The archbishop and five bishops were also peremptorily ordered into exile, and the liberal party approved the president's course as energetic and worthy of the occasion. Moreover, the prelates were most disrespectfully treated by the mob on their arrival at Vera Cruz on the 21st of January, 1861.[1] The work of reorganizing the government, so as to place it in consonance with the requirements of the constitution, was begun at once. The president reiterated his decree of November 6, 1860, for elections, and fixed the third Sunday in the following April for the assembling of the second congress under the constitution of 1857. The time allowed was too short.[2] The organization of political clubs inspired hopes that the people were aroused, and would take an active and direct part in the choice of their next president and legislators. The newspapers[3] advocated the merits of their favorite candidates for the executive chair, the most prominent being Gonzalez Ortega, Juan Antonio de la Fuente, and Miguel Lerdo de Tejada. Degollado and Uraga also had friends working for their candidacy. But Benito Juarez, the patriot, full of courage and faith in the regeneration of his country under free institutions, was evidently the favorite of the great majority.[4]

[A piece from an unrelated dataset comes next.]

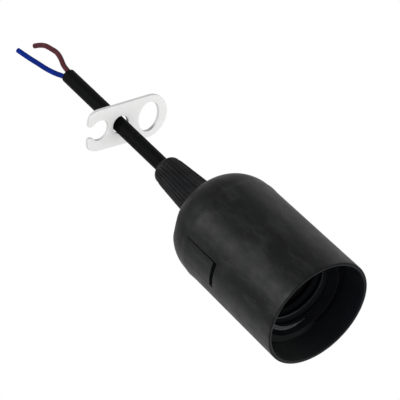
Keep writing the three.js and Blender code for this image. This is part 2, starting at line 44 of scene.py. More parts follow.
# Sizes of the cord
JACKET_RADIUS, JACKET_FOOT, JACKET_END = 2.85, 61.2, 154.0
JACKET_FOOT_FLAT, JACKET_BORE_SLACK, JACKET_BORE_DEPTH = 2.2, 0.22, 9.0
CUT_EDGE = ((0.0, 0.12), (0.04, 0.03), (0.12, 0.0))  # how far inwards and below the jacket's end
CORE_RADIUS, CORE_FOOT, CORE_STEP = 1.0, 49.3, 0.9
CORE_OFFSET, CORE_TURN = 1.15, 56.0  # where the pair of cores lies in the jacket
TERMINAL_RING = 7.5
CORE_WIRE_RADIUS, CORE_WIRE_SUNK = 0.5, 0.5
STRANDS, STRAND_RADIUS, STRAND_LENGTH, STRAND_RING, STRAND_SUNK = 6, 0.14, 1.2, 0.3, 0.02
BLUE_FREE_END = [
    (-1.1, -1.4, 2.5), (-1.7, -2.2, 5.5), (-2.4, -3.0, 10.0), (-2.9, -3.7, 15.5),
    (-3.4, -4.4, 21.0), (-3.8, -5.1, 27.2),
]
BROWN_FREE_END = [
    (0.8, 0.9, 2.5), (1.1, 1.2, 5.5), (1.5, 2.3, 9.2), (1.5, 3.1, 13.0),
    (0.9, 3.1, 17.0), (0.1, 2.8, 20.8), (-1.3, 2.2, 23.7), (-2.9, 1.6, 26.0),
]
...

  1. The Spanish minister wrote his government that neither he nor his colleagues of Guatemala had received personal violence; but the ecclesiastics were hooted at and stoned. The mob assented to the papal legate and his auditor departing, but refused to let the others go. However, they remained unmolested in the house that had sheltered them till the next day, when they were transferred to San Juan de Ulúa by the local authorities. Arrangoiz, Méj., ii. 382–4; Córtes, Diario Senado, i. no. 9, 81.
  2. The decree was dated Jan. 11, 1861. Archivo Mex., Col. Ley., v. 27-8. Many had advocated the idea, which was abandoned for obvious reasons, that Juarez should revive the congress that was sitting at the date of Comonfort's coup d'état, thus obliterating the period since that event as if it had never existed.
  3. By the middle of Jan. there were in the capital fourteen political journals in Spanish, besides one in English, The Mexican Extraordinary, and one in French, L'Estafette. A number were issued throughout the republic, some of them, like the Pájaro Verde, defending the defeated principles. Rivera, Hist. Jalapa, v. 378.
  4. His bitter reactionary enemies ridiculed his origin and color, made caricatures of and applied nicknames and epithets to him. The fools had not sense enough to see that they were thus increasing his popularity.